Australasia and the South Pacific
The Great Barrier Reef
With more than 3,000 natural reefs, the Great Barrier Reef can be seen from outer space and is the world’s biggest single structure made by living organisms. Whether you plan on getting up close and personal with a snorkel, or wish to catch a glimpse from a distance, the Great Barrier Reef is definitely worth travelling the length of the planet to see.
The South Pacific is jam‑packed with paradise islands, but Bora Bora takes some beating. The beautiful white beaches, over‑the‑water bungalows and aquamarine waters provide the perfect setting for a relaxing stay. Plus if you wish to combine relaxation with a little culture and history, you can venture inland to visit the WWII cannons.
Sydney Opera House
You don’t even need to take in a show to enjoy the splendour of the Sydney Opera House, one of the world’s most recognisable buildings. Immediately identifiable thanks to its large sail designs, the Opera House is best glimpsed from across the water at Mrs Macquarie’s Point – surrounded by a grassy area which is perfect for a sunny picnic.

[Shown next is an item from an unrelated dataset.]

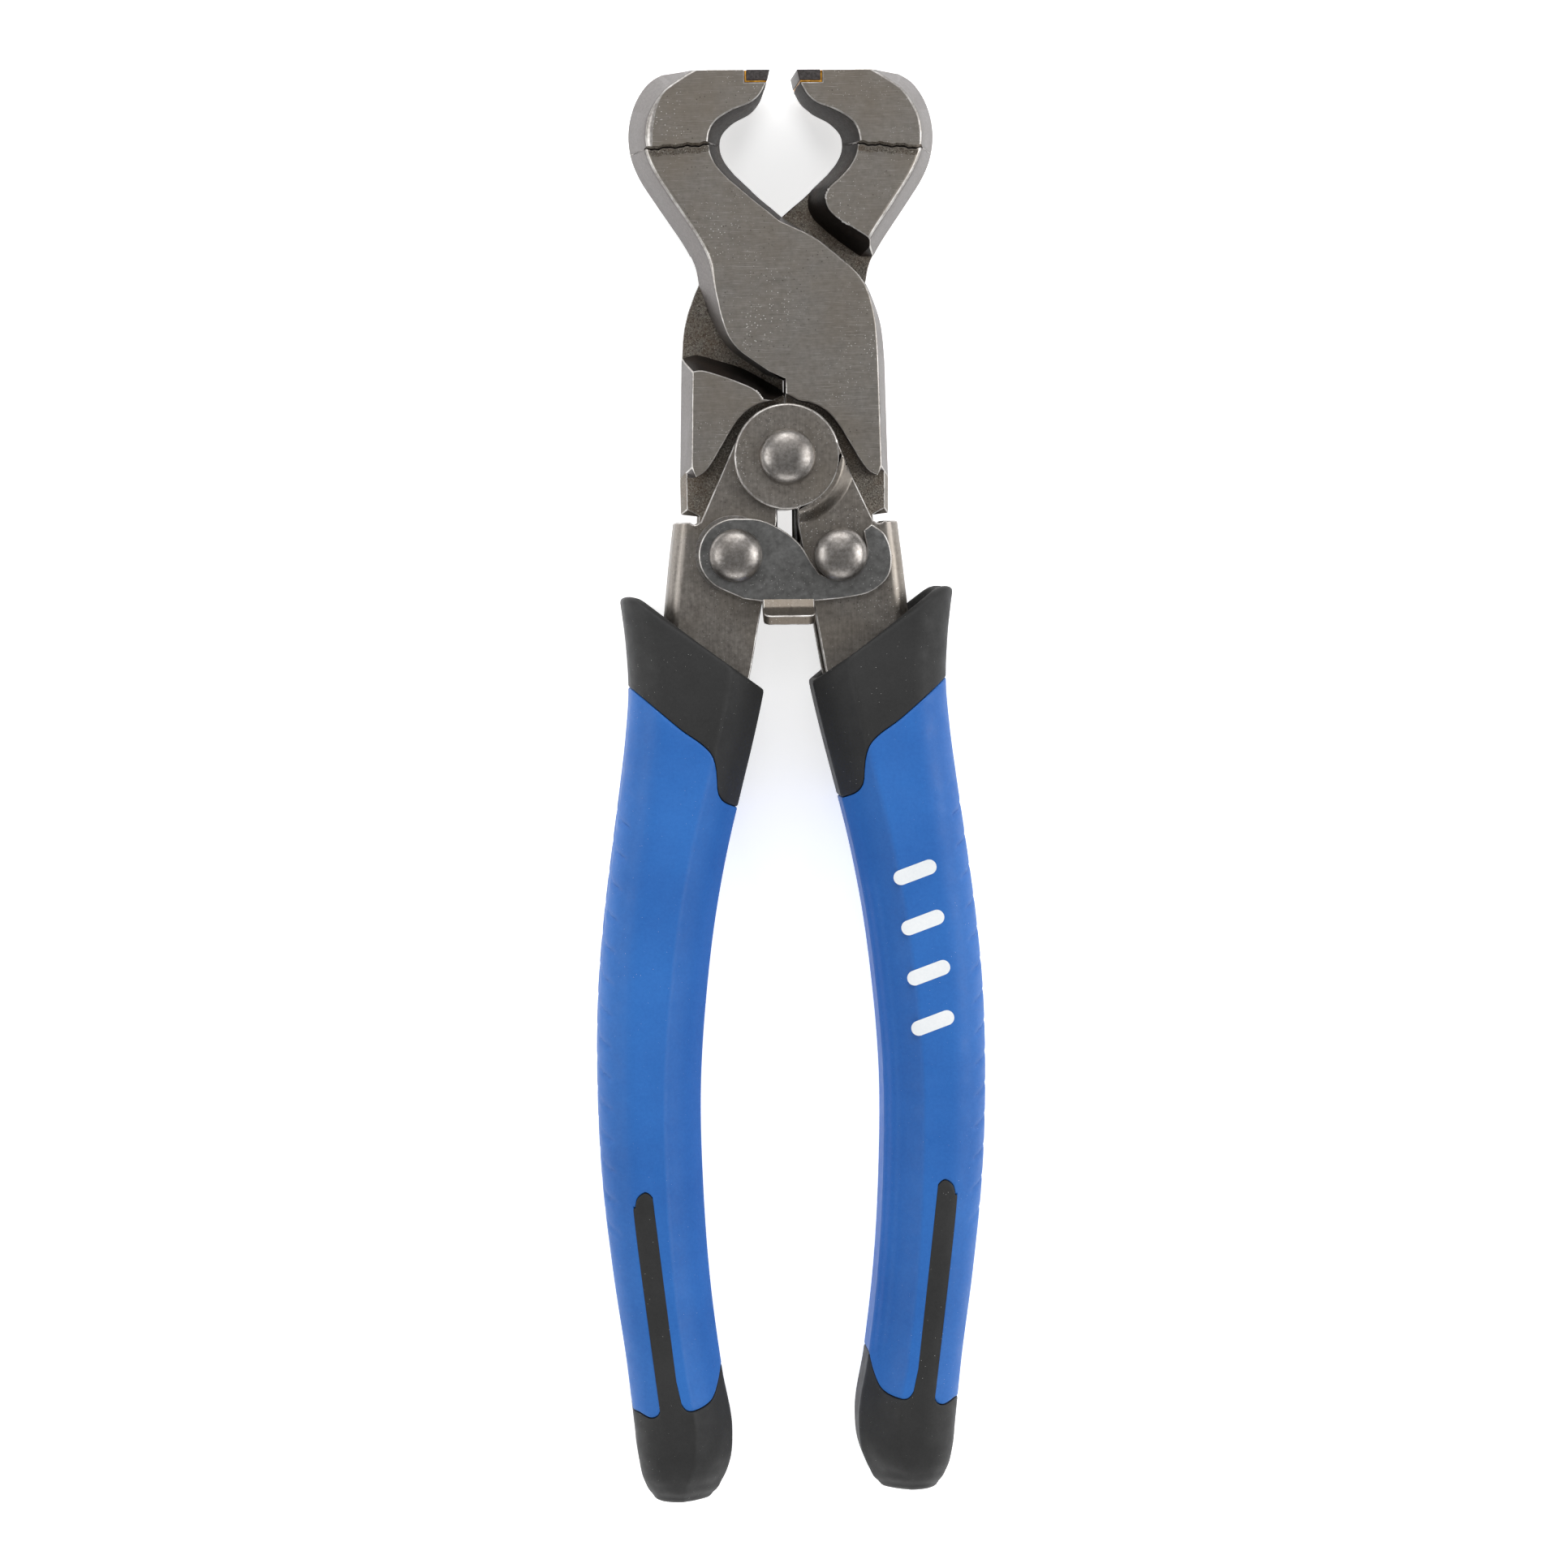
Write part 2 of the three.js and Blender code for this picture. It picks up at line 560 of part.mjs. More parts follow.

One of the last remaining habitats for pure bred dingos, Fraser Island has long been heavily protected by the Australian government. Fraser Island is the world’s largest sand island – offering plenty of beach space to lay down the towel and have a quick dip in the seas.
If you can approach Whitehaven Beach by the air, do so. The swirling inlets of the sea dancing with the sand create a stunning spectacle. And when you land, the beach is a beautiful place to while away the hours with the lush, green background and lovely white sands.
Tongariro National Park
The oldest national park in New Zealand, this awe‑inspiring landscape includes volcanoes, rivers, breath-taking panoramas and a selection of indigenous animals. Between June and November, the snows of the season lend the mountainous region perfectly to a spot of skiing.
Another South Pacific island which manages to just edge ahead of the competition is Aitutaki, a you‑have‑to‑see‑it‑to‑believe‑it slice of paradise. At just 6.97sq miles, the island resembles a triangle with the majority of the centre of the land making way a turquoise lagoon – perfect for swimming.